Поразительное место, одно из лучших в «Одиссее». (Как это у Анненского? «Бывает такое небо, Такая игра лучей, Что сердцу обида куклы Обиды своей жалчей…»). Бывают такие обиды, что и смерть не способна стереть их, примирить обиженного – с обидчиком.
И вообще всё, что произошло с Аяксом, ничем не уступает самым тонким и разветвленным открытиям психологической прозы, самым захватывающим, самым «нервным» ее страницам.
Не забалтывать бы мне всего этого в беглой и сомнительной прозе – написать бы трагедию «Аякс», в современных стихах, скажем, разностопным трехсложником, с рифмами и «рваной строфой».
Доказать самому себе, вопреки своим же убеждениям, что ни один жанр не выдохся, не иссяк – был бы интимный повод, жгучее желание.
А человеческие качества и свойства действительно могут быть востребованы временем другие, не самые лучшие.
Жизнь усложнялась. Патриархальные, тесные отношения с их «домашним рабством», когда хозяин и сам трудился в поте лица своего, и к рабам относился по-отечески, сменялись более формальными, далекими, Маркс назвал их классовыми, развивались торговля и ремесло, раздвигались географические границы, ох, ну что ж я буду об этом писать, читатель об этом может рассказать лучше меня, короче говоря, в этом мире простодушие, благородство и бесстрашие уступали место хитрости, изворотливости, беспринципности – с ними легче выжить в усложняющейся жизни, легче добиться успеха. (Не уверен, что так оно и было на самом деле, не уверен, что такова скрытая мысль поэмы, но такой вывод можно из нее сделать.) Ахилл, Аякс, Патрокл, Гектор – все лучшие обречены; выживает Одиссей хитроумный. Нет, безусловно, не только хитроумный – и благородный, и многославный, и даже божественный, но хитроумный – прежде всего. Впрочем, унывать не следует: история, по-видимому, устроена на манер травопольного севооборота: одну и ту же грядку попеременно засевают то одним видом растения, то другим, то вообще дают ей отдохнуть. В варварские времена опять потребуются сила и благородство. В ранние феодальные – опять в почете рыцарские доблести… И Баратынский у нас скорбел по поводу прихода «железного века» и «промышленных забот»; что и говорить, разночинная эпоха шла на смену аристократической, дворянской, «в сердцах – корысть». Но ведь не только корысть – и самопожертвование, и сочувствие народу («страдающему брату») тоже.

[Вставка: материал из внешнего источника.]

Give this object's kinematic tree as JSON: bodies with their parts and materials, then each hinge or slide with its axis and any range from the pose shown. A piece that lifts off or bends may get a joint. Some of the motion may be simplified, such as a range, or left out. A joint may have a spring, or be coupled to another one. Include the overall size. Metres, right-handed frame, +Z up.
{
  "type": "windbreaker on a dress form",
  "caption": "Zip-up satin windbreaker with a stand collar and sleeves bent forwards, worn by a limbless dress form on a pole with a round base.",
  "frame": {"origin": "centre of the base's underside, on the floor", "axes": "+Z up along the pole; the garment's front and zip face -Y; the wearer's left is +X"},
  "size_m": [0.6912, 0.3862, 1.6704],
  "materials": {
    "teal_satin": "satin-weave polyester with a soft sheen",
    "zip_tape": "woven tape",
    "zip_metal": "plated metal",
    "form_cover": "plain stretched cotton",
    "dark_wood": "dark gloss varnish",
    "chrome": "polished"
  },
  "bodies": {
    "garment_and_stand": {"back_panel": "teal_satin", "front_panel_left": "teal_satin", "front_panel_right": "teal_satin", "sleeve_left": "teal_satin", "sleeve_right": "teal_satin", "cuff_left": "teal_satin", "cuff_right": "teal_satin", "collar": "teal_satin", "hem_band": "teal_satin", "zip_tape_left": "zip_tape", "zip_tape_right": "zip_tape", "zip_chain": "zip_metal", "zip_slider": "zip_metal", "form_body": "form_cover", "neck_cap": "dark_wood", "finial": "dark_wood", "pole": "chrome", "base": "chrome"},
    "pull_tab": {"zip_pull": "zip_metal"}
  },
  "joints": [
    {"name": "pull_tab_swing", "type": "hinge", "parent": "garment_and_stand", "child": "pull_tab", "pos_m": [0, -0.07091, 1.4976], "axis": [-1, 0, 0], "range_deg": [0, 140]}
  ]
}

Вообще мне кажется, что «холод и мрак грядущих дней», замечательно предсказанный Блоком в начале ХХ века, может быть спроецирован не только в будущее, но и в прошлое. Он приходил уже не раз, сметая цивилизации, уничтожая рукописи, сбрасывая на землю статуи, умерщвляя людей.

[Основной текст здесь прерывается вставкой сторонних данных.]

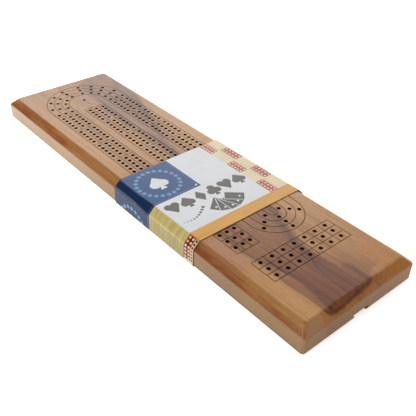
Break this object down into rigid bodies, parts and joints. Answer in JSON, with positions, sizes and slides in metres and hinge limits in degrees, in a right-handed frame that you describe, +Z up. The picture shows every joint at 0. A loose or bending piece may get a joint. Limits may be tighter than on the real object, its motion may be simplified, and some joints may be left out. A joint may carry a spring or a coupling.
{
  "type": "cribbage board",
  "caption": "Long chamfered wooden cribbage board with drilled peg tracks, a sliding lid over its underside peg store, metal pegs and a card band.",
  "frame": {"origin": "centre of the underside of the whole object's box, under the card band", "axes": "+X along the board to its start and games-grid end, +Y across it, +Z up out of the playing face"},
  "size_m": [0.3684, 0.1062, 0.0201],
  "materials": {
    "board_wood": "satin clear lacquer over brown hardwood with darker heartwood streaks",
    "lid_wood": "satin clear lacquer",
    "band_card": "printed and gloss varnished",
    "peg_brass": "polished turned metal",
    "peg_nickel": "nickel plated, polished",
    "peg_copper": "copper plated, polished"
  },
  "bodies": {
    "board": {"board": "board_wood"},
    "storage_lid": {"storage_lid": "lid_wood"},
    "card_sleeve": {"card_sleeve": "band_card"},
    "peg_brass_1": {"peg_brass_1": "peg_brass"},
    "peg_brass_2": {"peg_brass_2": "peg_brass"},
    "peg_brass_3": {"peg_brass_3": "peg_brass"},
    "peg_nickel_1": {"peg_nickel_1": "peg_nickel"},
    "peg_nickel_2": {"peg_nickel_2": "peg_nickel"},
    "peg_nickel_3": {"peg_nickel_3": "peg_nickel"},
    "peg_copper_1": {"peg_copper_1": "peg_copper"},
    "peg_copper_2": {"peg_copper_2": "peg_copper"},
    "peg_copper_3": {"peg_copper_3": "peg_copper"}
  },
  "joints": [
    {"name": "lid_slide", "type": "slide", "parent": "board", "child": "storage_lid", "axis": [1, 0, 0], "range_m": [0, 0.184]},
    {"name": "sleeve_slide", "type": "slide", "parent": "board", "child": "card_sleeve", "axis": [1, 0, 0], "range_m": [-0.274, 0.196]},
    {"name": "peg_brass_1_slide", "type": "slide", "parent": "board", "child": "peg_brass_1", "axis": [1, 0, 0], "range_m": [0, 0.002]},
    {"name": "peg_brass_2_slide", "type": "slide", "parent": "board", "child": "peg_brass_2", "axis": [1, 0, 0], "range_m": [0, 0.002]},
    {"name": "peg_brass_3_slide", "type": "slide", "parent": "board", "child": "peg_brass_3", "axis": [1, 0, 0], "range_m": [0, 0.002]},
    {"name": "peg_nickel_1_slide", "type": "slide", "parent": "board", "child": "peg_nickel_1", "axis": [1, 0, 0], "range_m": [0, 0.002]},
    {"name": "peg_nickel_2_slide", "type": "slide", "parent": "board", "child": "peg_nickel_2", "axis": [1, 0, 0], "range_m": [0, 0.002]},
    {"name": "peg_nickel_3_slide", "type": "slide", "parent": "board", "child": "peg_nickel_3", "axis": [1, 0, 0], "range_m": [0, 0.002]},
    {"name": "peg_copper_1_slide", "type": "slide", "parent": "board", "child": "peg_copper_1", "axis": [1, 0, 0], "range_m": [0, 0.002]},
    {"name": "peg_copper_2_slide", "type": "slide", "parent": "board", "child": "peg_copper_2", "axis": [1, 0, 0], "range_m": [0, 0.002]},
    {"name": "peg_copper_3_slide", "type": "slide", "parent": "board", "child": "peg_copper_3", "axis": [1, 0, 0], "range_m": [0, 0.002]}
  ]
}
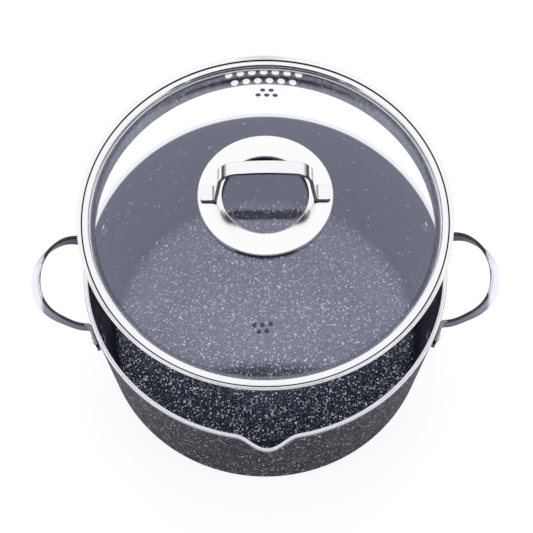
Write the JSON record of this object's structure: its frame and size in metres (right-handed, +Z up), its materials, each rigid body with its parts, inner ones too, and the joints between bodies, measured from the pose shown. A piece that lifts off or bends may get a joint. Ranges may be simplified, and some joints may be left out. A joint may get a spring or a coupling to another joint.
{
  "type": "casserole pot",
  "caption": "Deep round casserole pot with a pouring spout, two riveted steel side handles and a lift-off domed glass lid with a straining skirt.",
  "frame": {"origin": "centre of the flat base that the pot stands on", "axes": "+X through the right side handle, -Y towards the pouring spout, +Z up along the way the lid lifts"},
  "size_m": [0.372, 0.2958, 0.298],
  "materials": {
    "speckled_coating": "pressed aluminium with a dark speckled non-stick coating inside and out, bare bright rim",
    "polished_steel": "mirror polished stainless steel",
    "satin_steel": "satin stainless steel",
    "clear_glass": "clear tempered glass with small dark dots printed on it",
    "dark_silicone": "matt dark silicone"
  },
  "bodies": {
    "pot": {"pot_body": "speckled_coating", "induction_base": "satin_steel", "side_handle_left": "polished_steel", "side_handle_right": "polished_steel", "rivet_left_front": "polished_steel", "rivet_left_rear": "polished_steel", "rivet_right_front": "polished_steel", "rivet_right_rear": "polished_steel"},
    "lid": {"lid_glass": "clear_glass", "lid_band": "polished_steel", "strainer_skirt": "polished_steel", "rosette_gasket": "dark_silicone", "lid_rosette": "polished_steel", "lid_handle": "polished_steel", "grommet_left": "dark_silicone", "grommet_right": "dark_silicone", "washer_left": "satin_steel", "washer_right": "satin_steel", "lid_screw_left": "satin_steel", "lid_screw_right": "satin_steel"}
  },
  "joints": [
    {"name": "lid_lift", "type": "slide", "parent": "pot", "child": "lid", "axis": [0, 0, 1], "range_m": [-0.0911, 0.05]}
  ]
}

Самое удивительное, что бывают передышки, что одному поколению (например, моему) выпадает счастье пережить несколько эпох, увидеть смерть исторического злодея, «тирана», крушение чудовищной идеологии, возврат к другим, куда более человечным основаниям жизни. Нечто подобное, наверное, чувствовали римляне, дожившие до времен Домициана. Другое дело, что на смену прежнему злу тут же приходит новое, и человек опять удручен и недоволен. А все-таки, когда вспоминаю некоторых старших своих друзей, ну, например, Глеба Семенова, Давида Дара, А. К. Гладкова, не доживших до перемен, понимаю, что жаловаться и пенять на судьбу нельзя. Я уж не говорю о тех, кто погиб в репрессиях или блокадном Ленинграде. О чем говорить! Если бы можно было представить Мандельштама лежащим на диване в «хрущевской» квартире, где я навещал Надежду Яковлевну в конце шестидесятых. Понимание таких «простых» вещей помогало жить и даже писать стихи.